A small audience with a painful problem can create a very profitable business.

You don't need millions of users.

You need paying users.

How Much Revenue Is Needed?

A million-dollar SaaS sounds massive.

But consider this:

  • 1,000 customers paying $100/month

  • 2,000 customers paying $50/month

  • 5,000 customers paying $20/month

These numbers are achievable for the right product.

The challenge is creating enough value for people to pay.

The Modern Solo Developer Stack

If I were building a SaaS today, I would likely use:

  • Next.js

  • Tailwind CSS

  • PostgreSQL

  • Prisma

  • Supabase

  • Stripe

  • Vercel

This stack allows rapid development while remaining scalable.

The goal is simplicity.

Not complexity.

My Opinion

Can one developer build a million-dollar SaaS?

Absolutely.

In fact, it's more realistic today than at any point in history.

But the path isn't:

  1. Build product.

  2. Become rich.

The real path looks more like:

  1. Find a problem.

  2. Build a solution.

  3. Talk to users.

  4. Improve constantly.

  5. Market relentlessly.

  6. Stay consistent.

Most people quit long before reaching step six.

Final Thoughts

The dream of building a million-dollar SaaS as a solo developer is no longer fantasy.
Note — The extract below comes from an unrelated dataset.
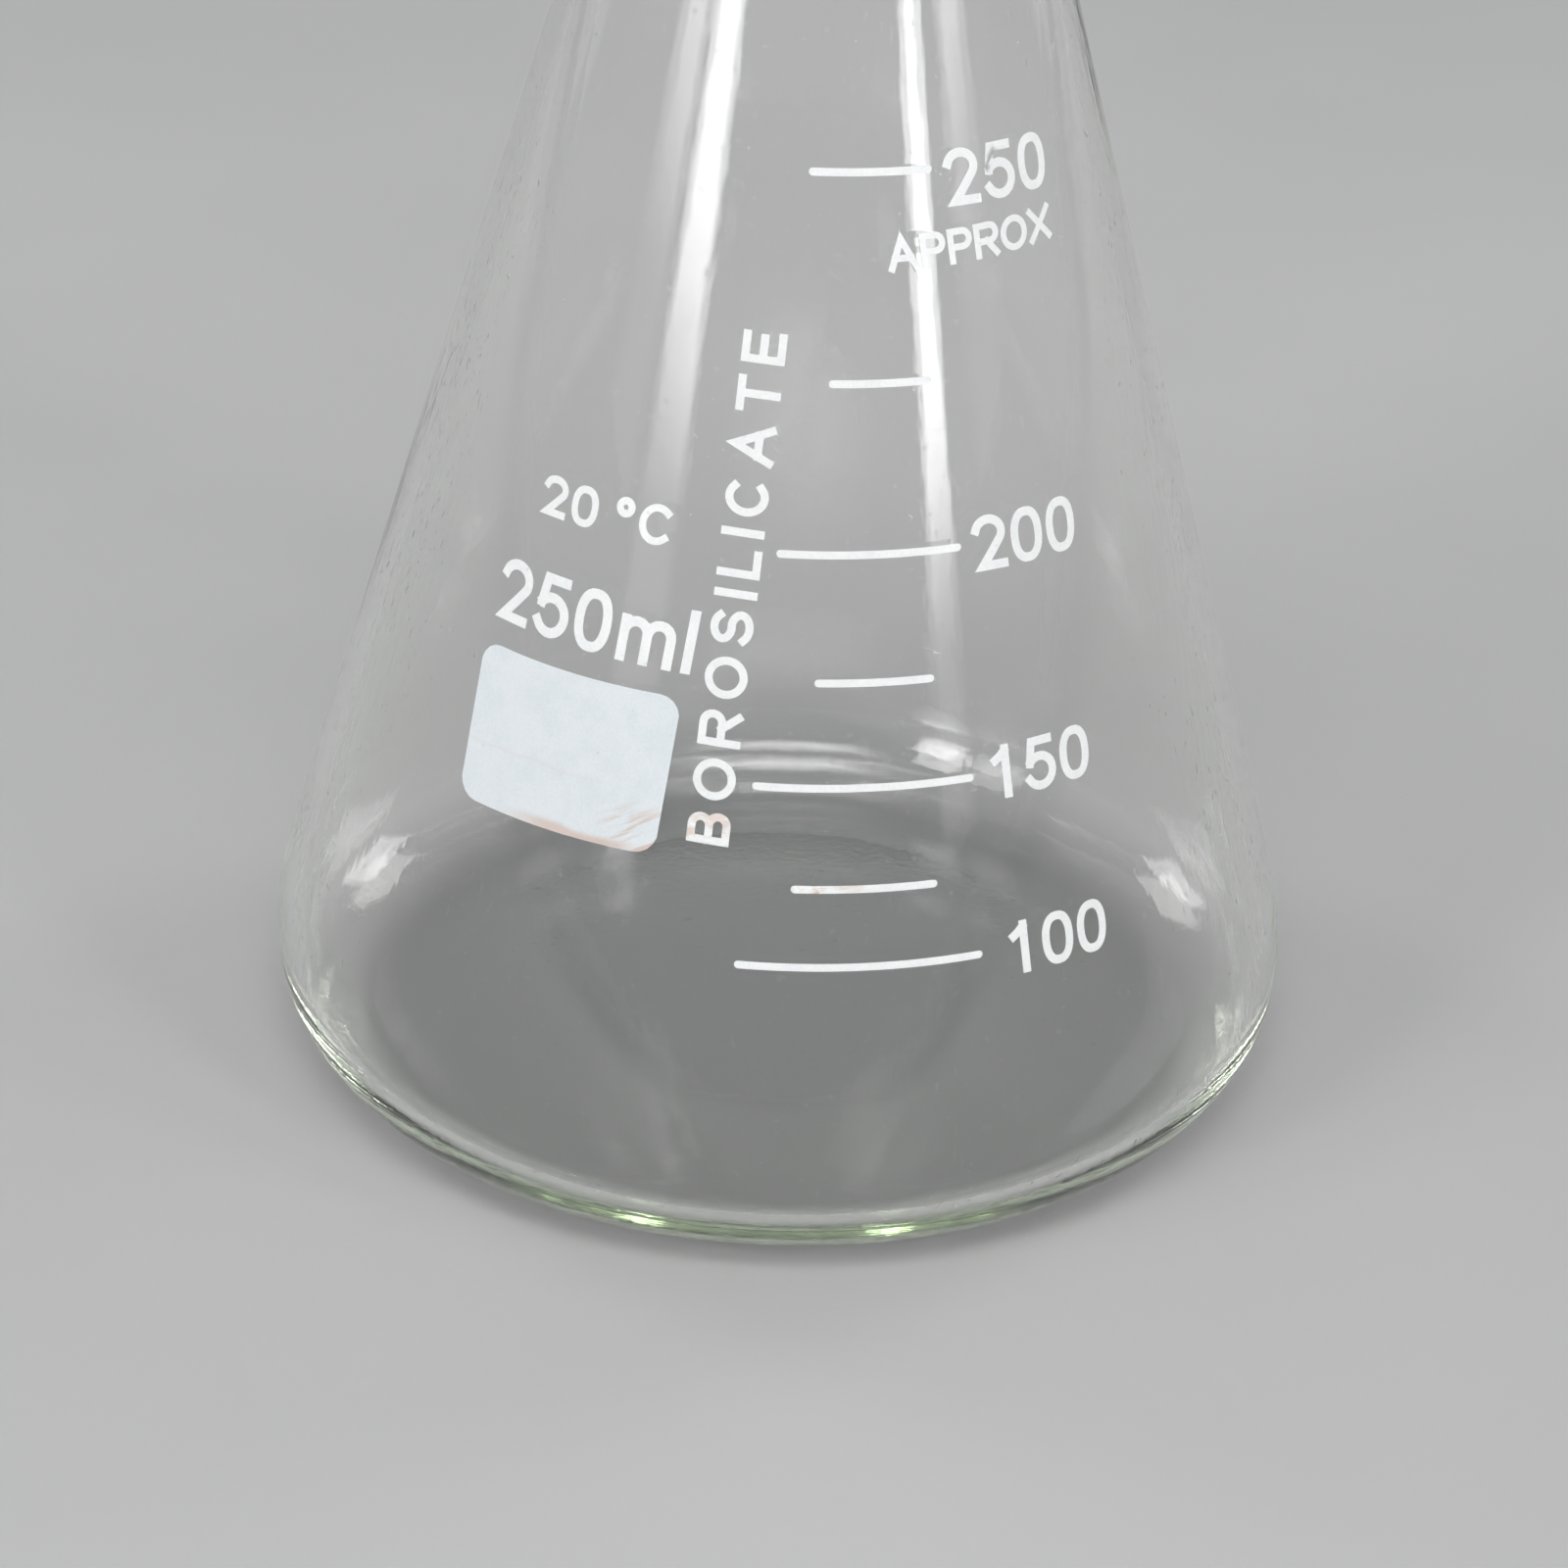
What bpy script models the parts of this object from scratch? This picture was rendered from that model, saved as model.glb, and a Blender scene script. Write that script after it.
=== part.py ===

Modern tools, AI, cloud infrastructure, and global distribution have created opportunities that didn't exist a decade ago.

The challenge isn't whether one developer can build the software.

The challenge is whether that developer can solve a real problem and convince people to pay for the solution.

That's what separates projects from businesses.

And that's why the future has never been brighter for ambitious solo developers.